A B.C. union representing thousands of people who work with seniors is calling for an enhancement to the type of protective equipment provided to many front-line health-care workers.
The BCGEU wants to see N95 masks used more widely and is calling for employers to provide them to all frontline healthcare workers.
However, Interior Health says that’s not necessary to protect staff.
BCGEU president Stephanie Smith said workers are raising concerns about the type of personal protective equipment they are being issued.
“They tend to not be N95 masks, they are surgical masks,” Smith said.
The union feels it’s better to err on the side of being too cautious. At stake, the BCGEU says, is the protection of staff and their vulnerable patients.
“Anything that can be done should be done. I don’t think we can afford to wait for proof,” Smith said.
“We need to overreact and that means using the precautionary principle: assuming that it is transmissible, assuming that it is transmitted through the air and providing the highest level of protection possible.”
That’s not the direction health-care providers are getting from the province, which is telling front-line staff “an N95 respirator is only required when performing aerosol-generating medical procedures,” on COVID patients.
The Provincial Health Services Authority says COVID-19 is primarily spread by droplets “when a person coughs, sneezes, and talks or sings,” not through airborne transmission, so tighter-fitting N95 masks “are generally not required to protect from COVID-19,” unless you are doing an aerosol-generating medical procedure.
Interior Health’s chief medical officer, Dr. Albert de Villiers said not using N95 masks more widely is not an issue of money, but science.
“For the general workers in long-term care it is not needed because COVID doesn’t spread the same way like TB or measles,” de Villiers said.
However, other experts disagree with the BC government’s assessment of the way COVID-19 is primarily spread.
Okanagan long-term care facilities facing major outbreaks
The call for wider use of N95 masks comes as some Okanagan long-term care facilities are facing significant outbreaks.

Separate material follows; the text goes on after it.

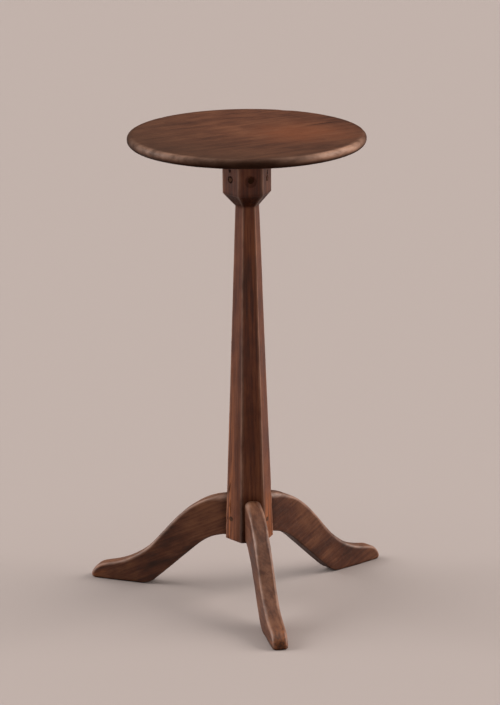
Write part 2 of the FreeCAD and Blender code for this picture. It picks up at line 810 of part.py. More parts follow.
def export(pieces):
    """Write each piece's solid after every object has proved sound."""
    doc.recompute()
    for item in doc.Objects:
        if {"Invalid", "Error"} & set(item.State):
            raise RuntimeError(f"{item.Name} did not recompute: {item.State}")
    for piece in pieces:
        shape = piece.Shape
        if shape.isNull() or not shape.isValid() or not shape.Solids:
            raise RuntimeError(f"{piece.Label} has no sound solid")
    os.makedirs("parts", exist_ok=True)
    for piece in pieces:
        piece.Shape.exportStep(f"parts/{piece.Label}.step")
        box = piece.Shape.optimalBoundingBox()
        volume = piece.Shape.Volume / 1000
        print(
            f"{piece.Label:16} {len(piece.Shape.Solids)} solid(s) {volume:8.1f} cm3"
            f"  x {box.XMin:7.1f} {box.XMax:7.1f}  y {box.YMin:7.1f} {box.YMax:7.1f}"
            f"  z {box.ZMin:7.1f} {box.ZMax:7.1f}"
        )


fill_sheet()
PIECES = [make_post()]
PIECES += [make_leg(side) for side in LEG_TURNS]
PIECES += [make_leg_pegs(), make_block(), make_head_pegs()]
PIECES += [make_pin(side) for side in SIDES]
PIECES += [make_board()]
PIECES += [make_batten(side) for side in SIDES]
PIECES += [make_batten_screws(), make_button(), make_spacer(), make_button_screw()]
export(PIECES)
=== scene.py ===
import math

import bpy
import numpy as np
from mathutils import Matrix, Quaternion, Vector


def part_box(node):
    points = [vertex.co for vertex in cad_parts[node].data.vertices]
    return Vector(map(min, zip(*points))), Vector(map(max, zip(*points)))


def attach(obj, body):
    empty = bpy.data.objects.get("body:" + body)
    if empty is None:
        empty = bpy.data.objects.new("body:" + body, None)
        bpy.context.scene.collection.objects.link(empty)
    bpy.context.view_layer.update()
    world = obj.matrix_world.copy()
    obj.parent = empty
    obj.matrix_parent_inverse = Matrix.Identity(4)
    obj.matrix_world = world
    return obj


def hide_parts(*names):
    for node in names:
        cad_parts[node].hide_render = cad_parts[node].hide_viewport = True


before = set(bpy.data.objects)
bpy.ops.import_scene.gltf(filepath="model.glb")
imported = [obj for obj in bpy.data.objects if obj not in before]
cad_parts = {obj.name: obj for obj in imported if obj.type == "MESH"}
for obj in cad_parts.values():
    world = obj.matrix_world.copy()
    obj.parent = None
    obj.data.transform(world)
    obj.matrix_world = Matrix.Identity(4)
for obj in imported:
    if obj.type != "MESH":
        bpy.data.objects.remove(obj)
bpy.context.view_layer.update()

# Everything is in metres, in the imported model's own frame: +Z up, the front
# leg along -Y, and the tilted board's face towards +Y.
MM = 0.001

# ---- Places and sizes read from the frame -----------------------------------

POST_LOW, POST_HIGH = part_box("post")
BOARD_LOW, BOARD_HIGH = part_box("top_board")
LEG_LOW, LEG_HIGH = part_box("leg_front")

AXIS = Vector((0, (POST_LOW.y + POST_HIGH.y) / 2, 0))
STOCK = POST_HIGH.y - POST_LOW.y
FOOT = POST_LOW.z
HEAD_TOP = POST_HIGH.z
BOARD_RADIUS = (BOARD_HIGH.x - BOARD_LOW.x) / 2
BOARD_TOP = BOARD_HIGH.z
UNDERSIDE = BOARD_LOW.z
LEG_THICK = LEG_HIGH.x - LEG_LOW.x

# ---- Shapes that the frame's boxes don't give -------------------------------

NECK = 0.582
NECK_ACROSS = 0.0302
HEAD_LOW = 0.601
RIM_UP = 6.4 * MM
RIM_LOW = 7.4 * MM
# Innermost ring of the board's mesh
BOARD_HUB = 2 * MM
# Where painted highlights lighten the rim, in degrees from +X, and how strong
RIM_HIGHLIGHTS = {-48: 1.9, -145: 1.1}
# The board's grain, turned from +X
GRAIN_TURN = math.radians(20)

# Leg outline in millimetres, out from the post's axis and up: centre, radius
KNEE = ((0.0, 2.0), 152.5)
ANKLE = ((242.7, 153.4), 129.5)
TOE = ((220.6, -1.4), 26.4)
HEEL = ((168.2, 36.0), 36.0)
ARCH = ((21.0, 7.0), 84.3)
NOSE_RADIUS = 5.0
NOSE_TIP = math.radians(-20)
NOSE_CORNER = 4.6
LEG_START = 36.0
LEG_TURNS = {"front": 0, "right": 120, "left": -120}
# How far the finish is worn off each toe, from 0 to 1
TOE_WEAR = {"front": 1.0, "right": 0.2, "left": 1.0}

# ---- Noise ------------------------------------------------------------------


def lattice_noise(points, wavelength, seed):
    """Smooth noise from -1 to 1 over an array of points, repeating every 24 cells."""
    cells = 24
    table = np.random.RandomState(seed).uniform(-1, 1, (cells, cells, cells))
    at = np.asarray(points, float) / np.asarray(wavelength, float)
    base = np.floor(at).astype(int)
    part = at - base
    part = part * part * (3 - 2 * part)
    total = np.zeros(len(at))
    for dx in (0, 1):
        for dy in (0, 1):
            for dz in (0, 1):
                corner = (base + (dx, dy, dz)) % cells
                weight = np.ones(len(at))
                for axis, step in enumerate((dx, dy, dz)):
                    weight *= part[:, axis] if step else 1 - part[:, axis]
                total += weight * table[corner[:, 0], corner[:, 1], corner[:, 2]]
    return total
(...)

A long-term care worker in Vernon, who did not want to do an on-camera interview over concerns it could impact their job, contacted Global News to report they had not been provided with an N95 mask on request.

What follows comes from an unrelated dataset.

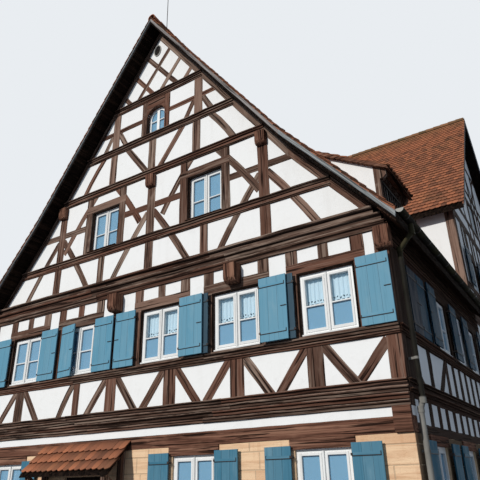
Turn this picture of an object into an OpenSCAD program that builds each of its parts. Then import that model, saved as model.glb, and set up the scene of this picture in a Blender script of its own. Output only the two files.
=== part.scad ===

It is something the worker thinks should change to protect both staff and residents at COVID-19-positive facilities.
McKinney Place long-term care in Oliver had 75 cases in residents and staff as of Tuesday, while Heritage Square long-term care in Vernon had 30 cases.

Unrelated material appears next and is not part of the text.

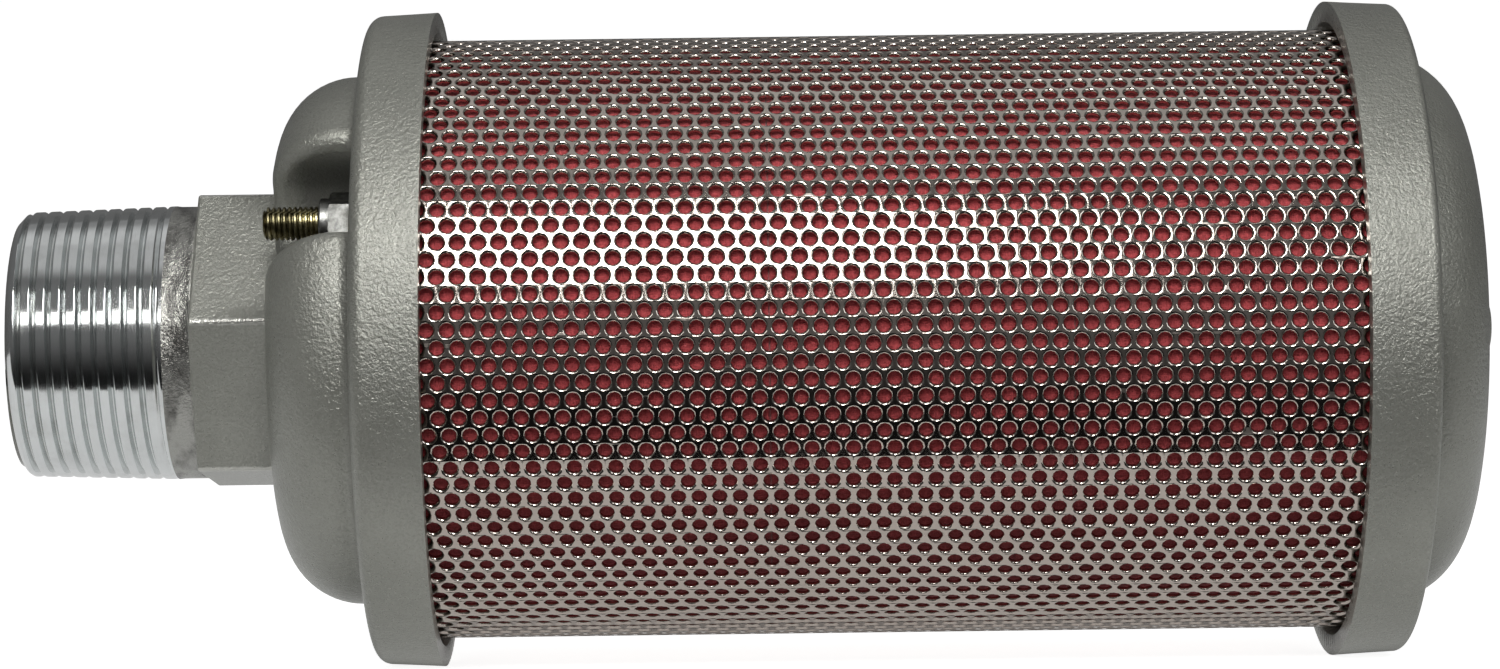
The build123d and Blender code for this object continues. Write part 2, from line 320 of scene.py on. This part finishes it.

Those are just two of the seven Okanagan facilities currently dealing with COVID-19 outbreaks.
Two organizations managing four of the Okanagan seniors facilities with COVID-19 outbreaks, Kaigo Retirement Communities and The Good Samaritan Society, both say they are following provincial directives which state that N95 masks are only required for aerosol-generating procedures on COVID patients.
“Certainly N95 masks have a place. However, they are used for aerosol-generating procedures and right now we do not have any aerosol-generating procedures currently at our sites and therefore are not using N95 masks,” said Wendy Calhoun, director of operations for Kaigo Retirement Communities.
“We take direction from the health authority in regards to personal protective equipment and we are following their guidelines. They are the same guidelines throughout the province. Certainly, we feel confident they are the guidelines that we need to be following at this time.”
Along with Heritage Square, Kaigo manages Creekside Landing long-term care in Vernon, where four cases have been identified.
The Good Samaritan Society operates Village by the Station in Penticton and Mountainview Village in Kelowna which are experiencing outbreaks. As of Tuesday, Village by the Station had recorded nine cases and Mountainview Village had sixteen.
McKinney Place in Oliver is run by Interior Health.